Glen Johnson (50-13-2, 34 KOs) has seen it all. He has a massive experience advantage over Cloud. Whereas Cloud has boxed 67 rounds in his career, Johnson has been in 65 fights, totaling 432 total rounds. The wear doesn’t seem to show on the 41-year-old Jamaican who has only two losses in the last four years. Both came to Chad Dawson and in both, Johnson gave Dawson all that he could handle.

Staff Predictions

Paul: The fight of the night and the real scene stealer will be Cloud vs. Johnson. Tavoris is a young gun banger. Johnson is an old school pressure fighter. Cloud will try to bomb Johnson away while Johnson tries to grind Cloud down. There’s no way this one won’t be exciting. This will either make Cloud a star or set Johnson up for one more shot at the crown.

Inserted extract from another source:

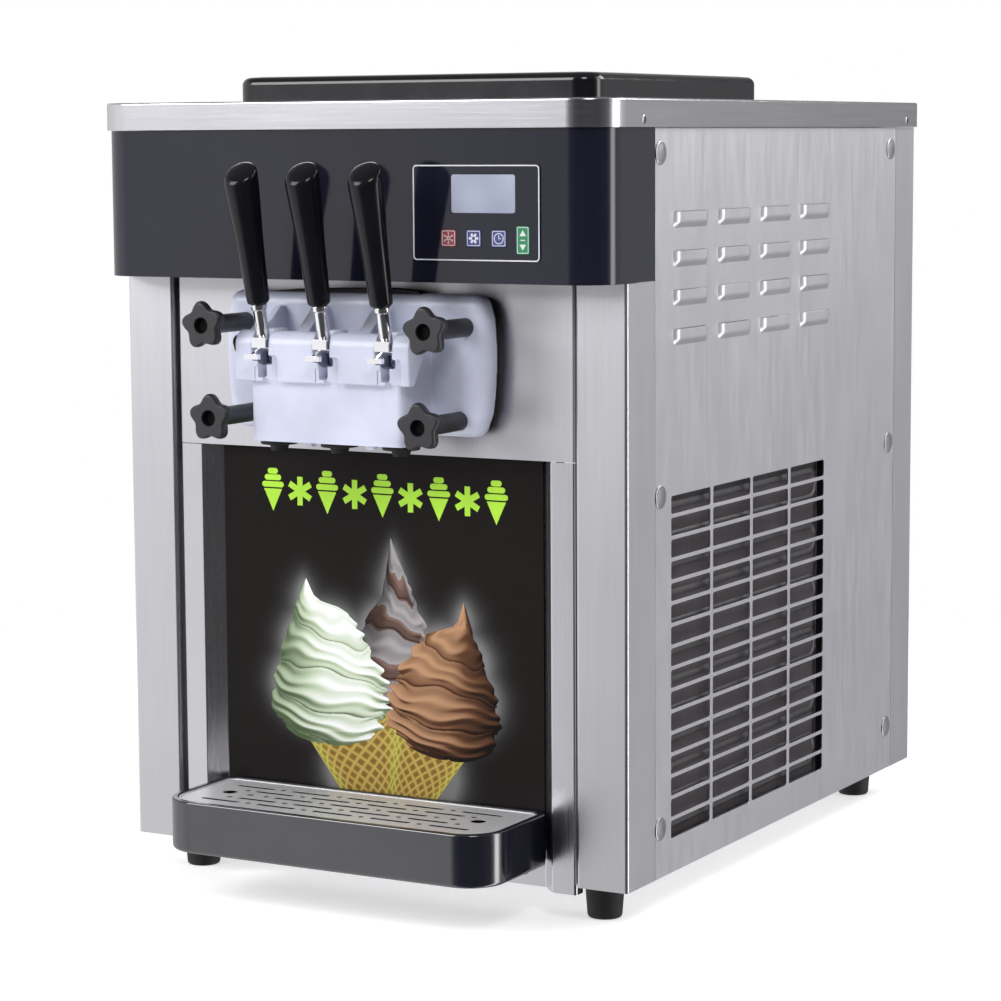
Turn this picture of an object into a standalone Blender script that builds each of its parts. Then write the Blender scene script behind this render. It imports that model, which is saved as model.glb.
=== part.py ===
"""Countertop soft serve machine: two hoppers, two freezing cylinders, three draw handles.

Metres, +Z up, the front faces -Y. The origin is at the bottom centre of the whole machine.
Depths inside the machine are stated from the front face of the posts, through back().
"""

import math

import bmesh
import bpy
from mathutils import Matrix, Vector

MM = 0.001
GAP = 0.3 * MM

# Casing
HALF_WIDTH = 265 * MM
FRONT_Y = -279.2 * MM
DEPTH = 674.7 * MM
BODY_LOW = 35.3 * MM
RIM_LOW = 710.4 * MM
RIM_HIGH = 735.6 * MM
RIM_OVERHANG = 4 * MM
SHEET = 1.5 * MM
POST_FACE = 51 * MM
FRONT_POST_DEPTH = 55 * MM
REAR_POST_DEPTH = 52.4 * MM
SEAM = 0.6 * MM
BODY_HIGH = RIM_LOW - GAP

# Front
FASCIA_LOW = 575.7 * MM
FASCIA_OUT = 45 * MM
FASCIA_CORNER = 35 * MM
FASCIA_WALL = 3 * MM
PANEL_HALF = 211 * MM
PANEL_IN = 5 * MM
PANEL_SPLIT = 416.5 * MM
RECESS_HALF = 172.4 * MM
RECESS_MOUTH = 186.5 * MM
RECESS_IN = 20.4 * MM

# Control panel, on the front of the fascia
BEZEL = (77.5 * MM, 204.5 * MM, 595 * MM, 679 * MM)
WINDOW = (116 * MM, 180.5 * MM, 636.5 * MM, 670.7 * MM)
KEY_SIZE = 15.4 * MM
KEY_Z = 615 * MM
KEY_XS = {"key_cool": 114 * MM, "key_freeze": 139.2 * MM, "key_clock": 164.3 * MM}
ROCKER = (181.2 * MM, 194.8 * MM, 601 * MM, 626.6 * MM)
KEY_PROUD = 0.7 * MM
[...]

Corey: Always gunning for a fight with Chad Dawson, Cloud has gone so far as to criticize the light heavyweight champion for fighting older opponents. But, as Cloud is finding out after having to go through Clinton Woods and now Glen Johnson, the old guys haven’t been convinced it’s time to give it up yet. It will be up to Cloud to break the news to the sturdy Johnson this weekend. Johnson is a workhorse but may have finally run up against someone who likes to let the leather fly even more than he does. Expect a tough fight that will head to the scorecards and result in the fresher Cloud’s favor, if just barely, at 116-112 or closer. Cloud will go back to calling out Dawson, and Johnson will claim he was robbed as usual and thus stay around to challenge the next young buck.

Trent: I’m looking forward to this fight. Like with Alexander-Kotelnik, I’m anxious to see if the younger champion can stop the durable veteran. In his 65 fights, Johnson has only been stopped once: a 1997 TKO by the hands of Bernard Hopkins. Johnson proved he is still a force to be reckoned with in his TKO win over Yusaf Mack earlier this year. That said, I see Cloud taking the early rounds with Johnson rallying late. Cloud by split decision. Saturday he becomes a man.